Durant le IVème siècle av. J.-C., le penseur chinois Mencius affirmait : « Si des hommes
voient brusquement un enfant qui va tomber dans un puits, ils ressentiront
tous, sans exception, un sentiment d'alarme et de détresse. Et ceci, non pas en
vue de se gagner la faveur des parents de l'enfant, ou de s'attirer les
louanges de leurs voisins et amis, ou d'éviter le discrédit qui s'attacherait à
leur réputation s'ils demeuraient indifférents. » Le philosophe oriental
en concluait que le sentiment d’altruisme était essentiel à l'homme.
Je
ne suis pas sûr que cette attention bienveillante, cet élan d’humanité
désintéressé, constitue la ligne de pensée privilégiée par nos contemporains
qui revendiquent aujourd’hui ça et là. Sur des questions familiales ou scolaires,
cela fait plusieurs semaines maintenant que résonne un refrain obsédant parmi
les pétitionnaires : « Pensez à l’intérêt
de l’enfant !». L’intérêt de l’enfant ! Voilà un cri de
ralliement qui ne manque pas d’épaisseur émotionnelle et que chacun, quelle que
soit sa position, peut reprendre au compte de ses intérêts propres sans risquer
de passer pour un déplorable égocentrique.

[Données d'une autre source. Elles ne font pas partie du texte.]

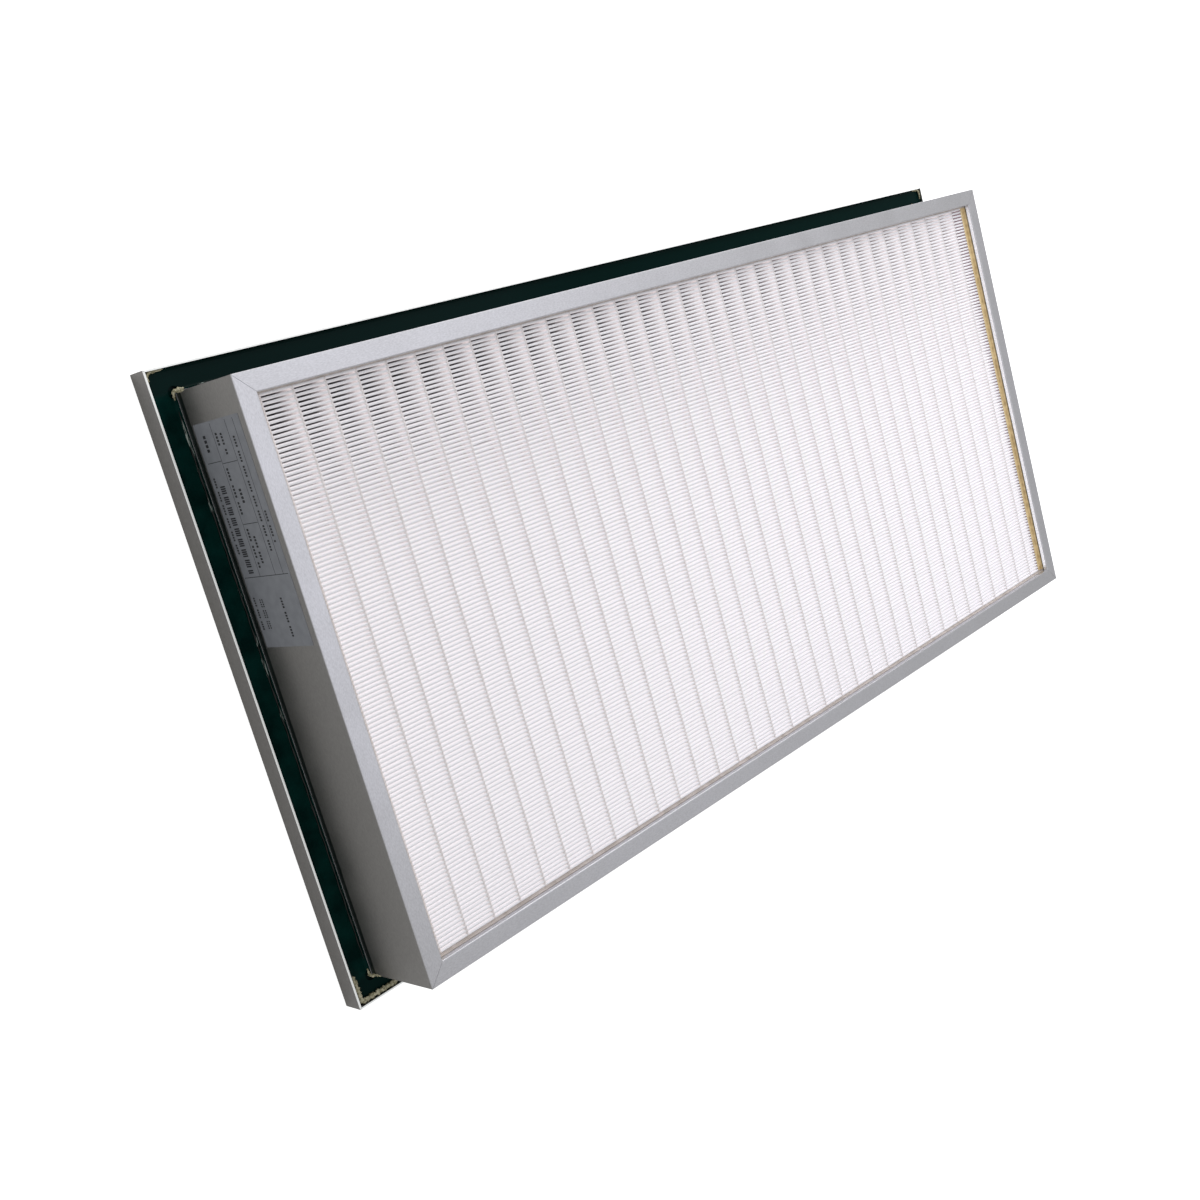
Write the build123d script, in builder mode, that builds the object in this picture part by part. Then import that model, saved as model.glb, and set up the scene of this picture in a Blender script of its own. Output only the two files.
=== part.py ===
from build123d import *
import os
from math import sqrt

# Gel-seal mini-pleat filter panel, lying on its rear face with the pleated front upward.
# X runs along the long side, Y along the short side, Z from the rear face to the front.
# The origin is the middle of the rear face. All lengths are millimetres.

# Overall
overall_length = 1219.0
overall_width = 610.0
frame_depth = 119.5

# Frame extrusion
flange_reach = 24.0
wall_thickness = 1.8
lip_width = 19.0
lip_thickness = 1.8
return_height = 5.5
channel_floor = 2.0
outer_leg_height = 24.5
outer_leg_thickness = 1.8
shoulder_width = 0.8
shoulder_height = 22.5
lip_edge_radius = 1.2
wall_edge_radius = 0.6
leg_edge_radius = 0.5
mitre_gap = 0.24

# Corner keys
key_thickness = 2.5
key_leg = 60.0
key_height = 34.0
key_clearance = 0.3
hook_thickness = 1.5
hook_reach = 3.0

# Pleat pack
front_recess = 11.0
rear_recess = 11.0
end_margin = 24.5
side_margin = 20.0
pleat_pitch = 4.12
fold_width = 2.2
potting_step = 3.5
media_thickness = 0.45

# Separator beads
bead_pitch = 33.26
bead_inset = 1.6
last_bead_margin = 20.0
bead_width = 1.2
bead_height = 0.5

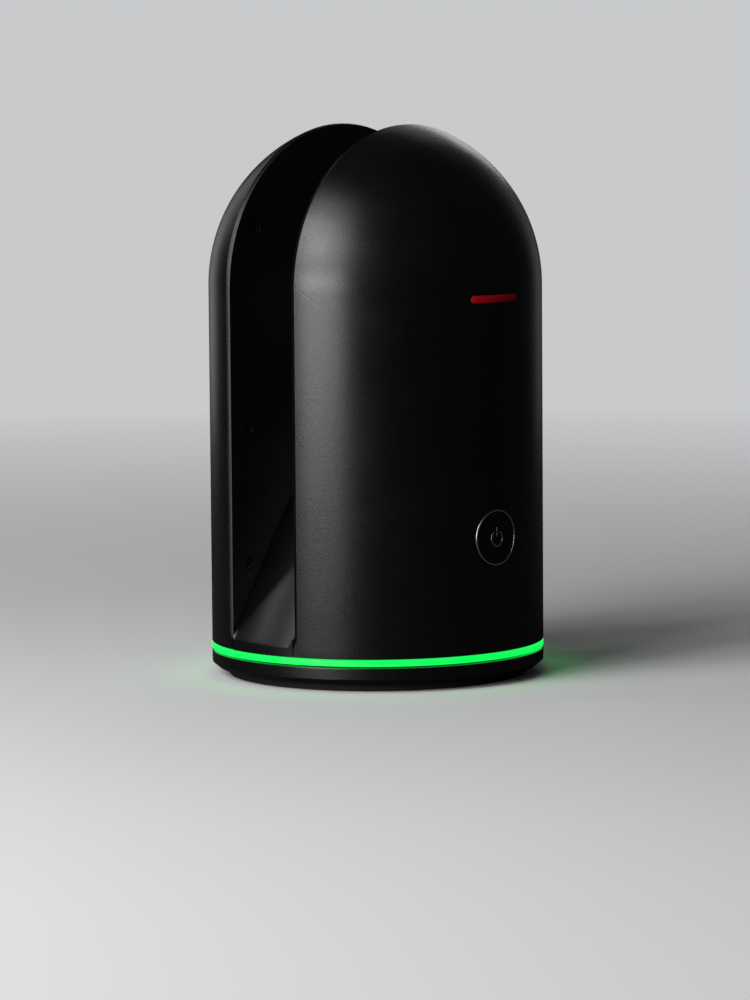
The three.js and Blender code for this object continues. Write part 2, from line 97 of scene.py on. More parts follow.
# ------------------------------------------------------------------ mesh tools
MERGE = 0.002                               # points closer than this become one


class Mesh:
    """Collects points and faces, and makes one closed mesh object in metres."""

    def __init__(self):
        self.points, self.faces, self.flat = [], [], []

    def loop(self, points):
        """Adds points and returns their indices."""
        start = len(self.points)
        self.points.extend([tuple(float(c) for c in p) for p in points])
        return list(range(start, len(self.points)))

    def face(self, ids, flat=False):
        ids = list(dict.fromkeys(ids))
        if len(ids) > 2:
            self.faces.append(ids)
            self.flat.append(flat)

    def bridge(self, first, second):
        for i in range(len(first)):
            j = (i + 1) % len(first)
            self.face([first[i], first[j], second[j], second[i]])

    def fan(self, loop, apex, flat=False):
        for i in range(len(loop)):
            self.face([loop[i], loop[(i + 1) % len(loop)], apex], flat)

    def skin(self, loops):
        """Joins each loop to the next. A loop of one point makes a fan."""
        for first, second in zip(loops, loops[1:]):
            if len(first) == 1:
                self.fan(second, first[0])
            elif len(second) == 1:
                self.fan(first, second[0])
            else:
                self.bridge(first, second)

    def fill(self, loops):
        """Flat triangles over an outline (first loop) with holes (the others)."""
        polys = [[Vector(self.points[i]) for i in loop] for loop in loops]
        ids = [i for loop in loops for i in loop]
        for triangle in tessellate_polygon(polys):
            self.face([ids[k] for k in triangle], True)

    def capped(self, loops):
        """Joins the loops and fills the two ends."""
        self.skin(loops)
        self.fill([loops[0]])
        self.fill([loops[-1]])

    def flat_ended(self, loops, start, end):
        """Joins the loops and closes the ends with flat fans about two points."""
        self.fan(loops[0], start, True)
        self.skin(loops)
        self.fan(loops[-1], end, True)

    def make(self, name, angle):
        data = bpy.data.meshes.new(name)
        data.from_pydata([tuple(c * MM for c in p) for p in self.points], [], self.faces)
        bm = bmesh.new()
        bm.from_mesh(data)
        for face, flat in zip(bm.faces, self.flat):
            face.smooth = not flat
        bmesh.ops.remove_doubles(bm, verts=bm.verts, dist=MERGE * MM)
        bmesh.ops.dissolve_degenerate(bm, edges=bm.edges, dist=MERGE * 0.2 * MM)
        loose = [v for v in bm.verts if not v.link_faces]
        bmesh.ops.delete(bm, geom=loose, context="VERTS")
        bmesh.ops.recalc_face_normals(bm, faces=bm.faces)
        bm.to_mesh(data)
        bm.free()
        data.set_sharp_from_angle(angle=math.radians(angle))
        obj = bpy.data.objects.new(name, data)
        bpy.context.scene.collection.objects.link(obj)
        normals = obj.modifiers.new("normals", "WEIGHTED_NORMAL")
        normals.keep_sharp = True
        normals.weight = 50
        return obj


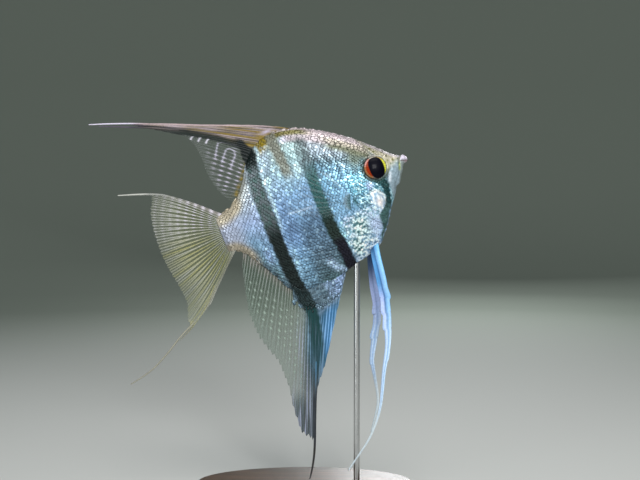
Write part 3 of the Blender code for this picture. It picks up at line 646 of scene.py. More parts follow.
def scale_places(step, rise, first, last, head, draw):
    """Roots of scales in brick rows: even steps back, even distances round the skin, each row
    bent up at its ends below the flank, and all nudged a little."""
    column, row = np.meshgrid(np.arange(int((last - first) / step)), np.arange(-60, 61))
    x = (first + (column + 0.5 * (row % 2)) * step).ravel()
    height = (row * rise).ravel().astype(float)
    x = x + draw.normal(0, 0.05, len(x)) * step
    height = height + draw.normal(0, 0.05, len(x)) * rise
    height = height + (0.28 * (x - 52) + 0.012 * (x - 53) ** 2) * ramp(height, -4, -34) * ramp(x, 80, 68)
    _, length = section_heights(x)
    keep = (height < length[:, -1] - 0.25) & (height > length[:, 0] + 0.25)
    x, height = x[keep], height[keep]
    root_x, _, root_z = body_at(x, turn_at(x, height), -SKIN_DEPTH).T
    keep = (away(root_x, root_z, GILL_CENTRE) < CHEEK_RADIUS) == head
    keep &= scaled(root_x, root_z) > 0.5
    return x[keep], height[keep]


def scale_shape():
    """One scale in a unit frame: a rim of ten corners, a raised ring inside it, and two middles.
    Returns (aft, up, out) for each corner, how strongly each one takes the painted glint (0 on the rim), and
    the triangles that close the scale."""
    turn = 2 * math.pi * np.arange(SCALE_RIM) / SCALE_RIM
    rim = np.stack([0.62 * np.cos(turn), 0.6 * np.sin(turn) * (1 - 0.18 * np.cos(turn)), 0 * turn],
                   axis=1)
    inner = rim * (0.56, 0.56, 1) + (0.05, 0, 0.075)
    shape = np.concatenate([rim, inner, [[0.05, 0, 0.1]], [[-0.1, 0, -0.1]]])
    here, after = np.arange(SCALE_RIM), (np.arange(SCALE_RIM) + 1) % SCALE_RIM
    ring, top, under = SCALE_RIM, 2 * SCALE_RIM, 2 * SCALE_RIM + 1
    faces = np.concatenate([
        np.stack([here, after, ring + after], axis=1), np.stack([here, ring + after, ring + here], axis=1),
        np.stack([ring + here, ring + after, np.full(SCALE_RIM, top)], axis=1),
        np.stack([after, here, np.full(SCALE_RIM, under)], axis=1)])
    lit = np.where(np.arange(len(shape)) >= SCALE_RIM, 1.0, 0.0)
    return shape, lit, faces


def square_to(normal, way):
    """The part of a direction that is square to the normal, at length 1."""
    return unit(way - normal * (way * normal).sum(axis=1, keepdims=True))


def scale_points(root, aft, normal, a, b, c):
    """Each scale's corners: a along its aft axis, b square to that, and c out of the skin."""
    up = np.cross(aft, normal)
    return (root[:, None] + aft[:, None] * a[..., None] + up[:, None] * b[..., None]
            + normal[:, None] * c[..., None])


def scale_piece(name, side, finish, points, colour, x, v):
    """All scales as one mesh, mirrored for its side. On the map each scale is a small patch of its
    own, at its root's place."""
    shape, _, faces = scale_shape()
    order = faces if side > 0 else faces[:, ::-1]
    every = (order[None] + np.arange(len(x))[:, None, None] * len(shape)).reshape(-1, 3)
    station = ((x - FIRST_RING) / (BODY_LENGTH - FIRST_RING)) ** (1 / CROWDING)
    centre = 0.02 + 0.96 * np.stack([station, v], axis=1)
    patch = centre[:, None] + shape[None, :, :2] * 0.0024
    return make_piece(name, place((points * (1, side, 1)).reshape(-1, 3)), [every], finish,
                      np.clip(colour, 0, 1), patch.reshape(-1, 2))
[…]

En effet, qui prétendrait satisfaire
son mieux-être personnel (ou catégoriel) sachant que cela pourrait nuire à un enfant ?
Mais
à y regarder de plus près, cette notion d’ « intérêt de l’enfant
» apparaît comme un alibi parfaitement maîtrisé plutôt qu’un supplément d’âme
tout entier tourné vers « l’enfant ».
Aujourd’hui
personne ne peut, honnêtement, prétendre détenir la parfaite définition de
cette formule calibrée pour les media. Le seul mot intérêt recouvre tant d’acceptions (curiosité, affection,
attachement) oscillant entre le cognitif et l’affectif, qu’on se retrouve vite avec
des arguments relevant de registres inconciliables. Les points de vue sur
« l’enfant » sont alors si éloignés, pour ne pas dire
contradictoires, qu’un raisonnement constructif et pondéré est impossible.
Et
puis de qui parle-t-on lorsque l’on évoque ainsi à tout bout de champ
« l’enfant » ? Cela fait un peu plus de trente ans que
j’enseigne en école élémentaire ; j’ai vu beaucoup d’enfants, mais
l’enfant, lui, je ne l’ai jamais rencontré. La volonté d’avancer l’argument le
plus percutant possible dans le débat amène parfois les contradicteurs à user
de simplifications rhétoriques dont ils ne mesurent pas véritablement
l’insignifiance. Ainsi, aucune femme un peu attentive à la dignité de son genre
n’accepte que l’on évoque ainsi « la femme », ce qui au mieux passe
pour une essentialisation inadaptée, au pire une généralisation insultante. Il
en est de même pour les enfants. De nos
classes, il faut s’en convaincre, « l’enfant » est absent tout comme
« l’élève ». Dans l’arène du
savoir, il ne saurait y avoir que des personnes, très différentes les unes des
autres, avec chacune des histoires singulières, des craintes et des espoirs tellement
particuliers, et tant de combats personnels à assumer.
Si
l’on accepte cette conception multiple de « l’enfant », discourir sur
leur « intérêt » prend une tout autre dimension et devient dès lors
plus complexe. Ainsi, l’intérêt d’un enfant dont les parents sont séparés et
qui ne peut voir son père ou sa mère que le samedi et le dimanche, est-il le
même que celui dont le père ou la mère sont libres le mercredi mais
travaillent le samedi ? Entre un enfant qui vit au sein d’une famille
homoparentale stable, cultivée et attentionnée et celui qui connaît un quasi
abandon matériel ou affectif permanent, où se situe l’intérêt de
l’enfant ? Et qui décidera de la pertinence de ces intérêts divergents ?
La
réalité de l’existence (le vécu !) n’est pas la même pour tout le monde ;
c’est un truisme d’une banalité affligeante ! Mais il semble bien qu’en
ces temps de doléances effrénés, il faille rappeler quelques évidences
confondantes. Admettre, simplement, la complexité de la question de
« l’intérêt de l’enfant », et se défier de tout simplisme réducteur
qui alimente telle ou telle propagande, voilà qui apporterait un peu de
sérénité dans les débats. La considération affichée à l’existence et au devenir
des enfants mérite cette clairvoyance …
et le processus de décision qui s’engage, aussi.